## BEGIN Raw data
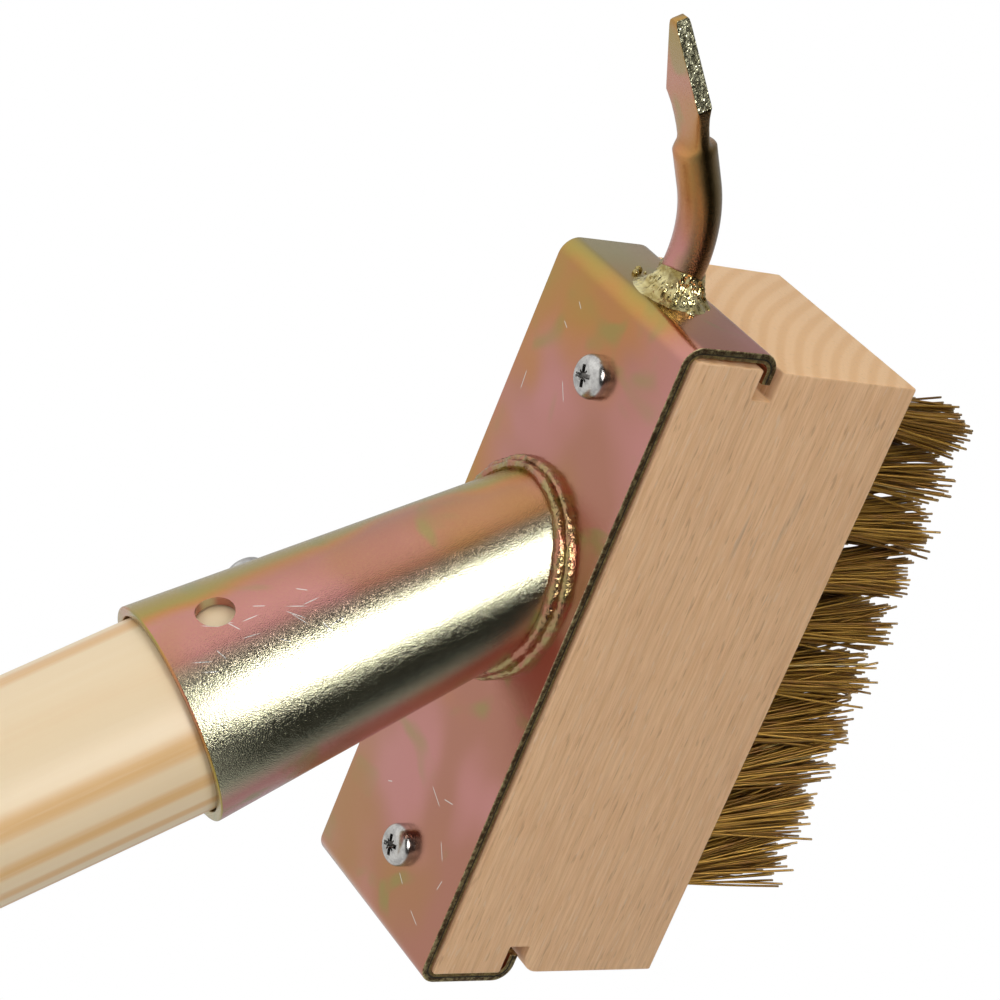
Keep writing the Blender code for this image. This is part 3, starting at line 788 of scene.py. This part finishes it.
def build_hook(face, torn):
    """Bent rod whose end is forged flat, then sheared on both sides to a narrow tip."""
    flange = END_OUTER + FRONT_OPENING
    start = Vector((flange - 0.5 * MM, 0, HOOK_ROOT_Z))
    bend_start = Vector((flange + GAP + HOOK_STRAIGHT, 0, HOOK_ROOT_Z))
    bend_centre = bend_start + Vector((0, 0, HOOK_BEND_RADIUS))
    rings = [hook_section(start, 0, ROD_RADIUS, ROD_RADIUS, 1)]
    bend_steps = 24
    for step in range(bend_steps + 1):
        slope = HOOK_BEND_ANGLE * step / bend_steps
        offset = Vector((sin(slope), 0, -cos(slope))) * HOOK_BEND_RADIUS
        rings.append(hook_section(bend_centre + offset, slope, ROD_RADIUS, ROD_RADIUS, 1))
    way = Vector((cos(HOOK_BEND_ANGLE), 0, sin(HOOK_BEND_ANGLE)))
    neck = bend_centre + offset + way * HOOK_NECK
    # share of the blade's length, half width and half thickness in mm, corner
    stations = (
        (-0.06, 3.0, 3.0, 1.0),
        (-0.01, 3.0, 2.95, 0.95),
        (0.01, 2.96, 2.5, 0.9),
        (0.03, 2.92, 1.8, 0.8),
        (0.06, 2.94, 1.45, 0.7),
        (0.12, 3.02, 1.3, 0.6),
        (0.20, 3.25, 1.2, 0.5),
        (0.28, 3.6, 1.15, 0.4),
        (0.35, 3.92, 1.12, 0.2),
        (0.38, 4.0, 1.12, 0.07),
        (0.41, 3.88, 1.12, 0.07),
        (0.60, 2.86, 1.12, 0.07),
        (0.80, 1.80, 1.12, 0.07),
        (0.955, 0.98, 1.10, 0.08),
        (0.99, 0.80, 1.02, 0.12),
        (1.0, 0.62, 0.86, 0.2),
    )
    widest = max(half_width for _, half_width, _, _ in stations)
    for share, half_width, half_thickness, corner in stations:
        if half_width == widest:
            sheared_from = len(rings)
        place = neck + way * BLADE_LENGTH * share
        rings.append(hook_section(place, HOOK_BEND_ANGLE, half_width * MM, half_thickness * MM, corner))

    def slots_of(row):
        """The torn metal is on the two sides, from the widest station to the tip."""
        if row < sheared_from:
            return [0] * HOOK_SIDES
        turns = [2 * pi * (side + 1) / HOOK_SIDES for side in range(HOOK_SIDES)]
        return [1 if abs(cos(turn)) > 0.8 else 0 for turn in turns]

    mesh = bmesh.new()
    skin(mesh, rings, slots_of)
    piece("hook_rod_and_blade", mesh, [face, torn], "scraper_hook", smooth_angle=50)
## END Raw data
Task instructions >>
Starting at the top of the data above, repeat every line exactly until the line containing "return [1 if" has been given, then stop.

Exercise response >>
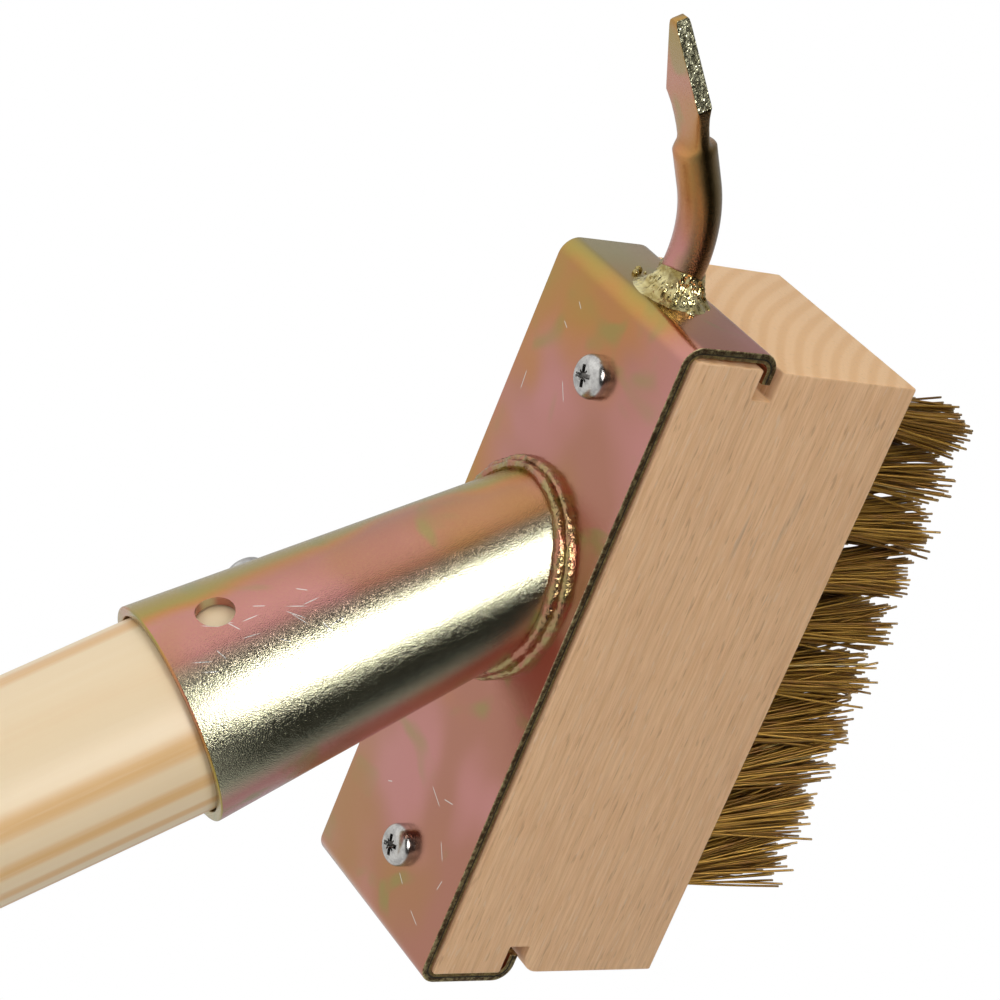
Keep writing the Blender code for this image. This is part 3, starting at line 788 of scene.py. This part finishes it.
def build_hook(face, torn):
    """Bent rod whose end is forged flat, then sheared on both sides to a narrow tip."""
    flange = END_OUTER + FRONT_OPENING
    start = Vector((flange - 0.5 * MM, 0, HOOK_ROOT_Z))
    bend_start = Vector((flange + GAP + HOOK_STRAIGHT, 0, HOOK_ROOT_Z))
    bend_centre = bend_start + Vector((0, 0, HOOK_BEND_RADIUS))
    rings = [hook_section(start, 0, ROD_RADIUS, ROD_RADIUS, 1)]
    bend_steps = 24
    for step in range(bend_steps + 1):
        slope = HOOK_BEND_ANGLE * step / bend_steps
        offset = Vector((sin(slope), 0, -cos(slope))) * HOOK_BEND_RADIUS
        rings.append(hook_section(bend_centre + offset, slope, ROD_RADIUS, ROD_RADIUS, 1))
    way = Vector((cos(HOOK_BEND_ANGLE), 0, sin(HOOK_BEND_ANGLE)))
    neck = bend_centre + offset + way * HOOK_NECK
    # share of the blade's length, half width and half thickness in mm, corner
    stations = (
        (-0.06, 3.0, 3.0, 1.0),
        (-0.01, 3.0, 2.95, 0.95),
        (0.01, 2.96, 2.5, 0.9),
        (0.03, 2.92, 1.8, 0.8),
        (0.06, 2.94, 1.45, 0.7),
        (0.12, 3.02, 1.3, 0.6),
        (0.20, 3.25, 1.2, 0.5),
        (0.28, 3.6, 1.15, 0.4),
        (0.35, 3.92, 1.12, 0.2),
        (0.38, 4.0, 1.12, 0.07),
        (0.41, 3.88, 1.12, 0.07),
        (0.60, 2.86, 1.12, 0.07),
        (0.80, 1.80, 1.12, 0.07),
        (0.955, 0.98, 1.10, 0.08),
        (0.99, 0.80, 1.02, 0.12),
        (1.0, 0.62, 0.86, 0.2),
    )
    widest = max(half_width for _, half_width, _, _ in stations)
    for share, half_width, half_thickness, corner in stations:
        if half_width == widest:
            sheared_from = len(rings)
        place = neck + way * BLADE_LENGTH * share
        rings.append(hook_section(place, HOOK_BEND_ANGLE, half_width * MM, half_thickness * MM, corner))

    def slots_of(row):
        """The torn metal is on the two sides, from the widest station to the tip."""
        if row < sheared_from:
            return [0] * HOOK_SIDES
        turns = [2 * pi * (side + 1) / HOOK_SIDES for side in range(HOOK_SIDES)]
        return [1 if abs(cos(turn)) > 0.8 else 0 for turn in turns]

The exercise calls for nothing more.